Note: Now that I’m in graduate school again, I do a lot less blogging due to all my homework. Therefore, I decided to share my homework on instructional design. Plus, I thought it’d be a great way to review for comprehensive exams.
Locatis, C., (2012). Performance, instruction, and technology in health care education. In R. A. Reiser & J. V. Dempsey (Eds.) Trends & issues in instructional design & technology (3rd ed.). (pp. 178-186). Columbus, OH: Merrill-Prentice Hall.
Performance in the health care field is critical. It differs from other fields that allow for marginal errors and second chances. Therefore, learning health science education is paramount in life or death matters for those whose lives are touched by health care professionals. Locatis described historical and current trends in health care instruction and use of emergent technologies as they affect performance. The Association of American Medical Colleges (AAMC) and researchers have been influential in changing teaching methodologies from laboratory and hospital-based to that of problem-based learning (PBL) and evidence-based medicine (EBM). Moreover, the AAMC called for the inclusion of informatics in medical curriculum. Informatics refers to the use of information management systems such as databases, expert systems, educational simulations, robotics (programmed mannequins), and virtual reality environments.

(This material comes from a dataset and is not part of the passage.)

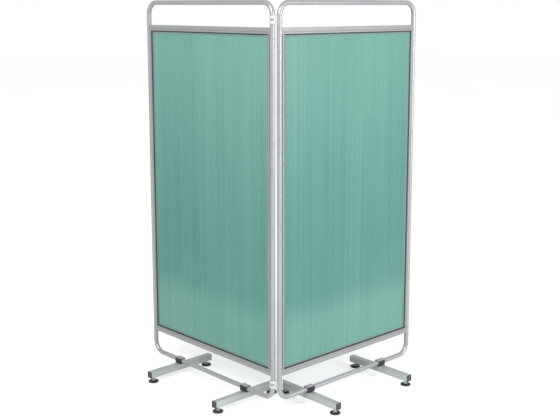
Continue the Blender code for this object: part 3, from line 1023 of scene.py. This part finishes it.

Locatis described the history of medical education in three phases: prescientific, scientific, and post-Flexner. The prescientific phase for the U.S. refers to the time prior to the 20th century. The author stated that the anatomically structured drawings by Andreas Vesalius and Leonardo da Vinci are considered the beginnings of educational technology since they are based on direct observations and not speculation. A report written by Abraham Flexner published in 1910 by the Carnegie Foundation moved the field of medical teaching into the scientific phase. For instance, Flexner called for a more formal education of medical practitioners to include an academic setting and affiliations with local hospitals. This provided academic rigor to the study of medicine, whereas before the graduates from commercial programs and independent schools were only accountable for memorization of symptoms and remedies.
In my opinion, the health care system is at a critical juncture with the Patient Protection and Affordable Care Act (2010), which will provide more citizens with health care than ever before. A secondary goal of this act is to streamline the delivery of said health care. The use of educational and informational applications (informatics) is necessary to address this influx of customers and streamlining of information properly. First, it should inform the health care provider of the latest findings for a symptom or illness. Secondly, it should inform the patient of his rights to the side effects or alternatives to prescribed procedures and medicines. Thirdly, it should aid the health care providers with a smart system for collecting the appropriate information on their patients/customers. I appreciated how Locatis illustrated the rationale for instructional technology by describing the sensory nature of raw data. For example, the use of multimedia in health care systems can help students and practitioners learn about the data collected by including the sounds, images, and real time events.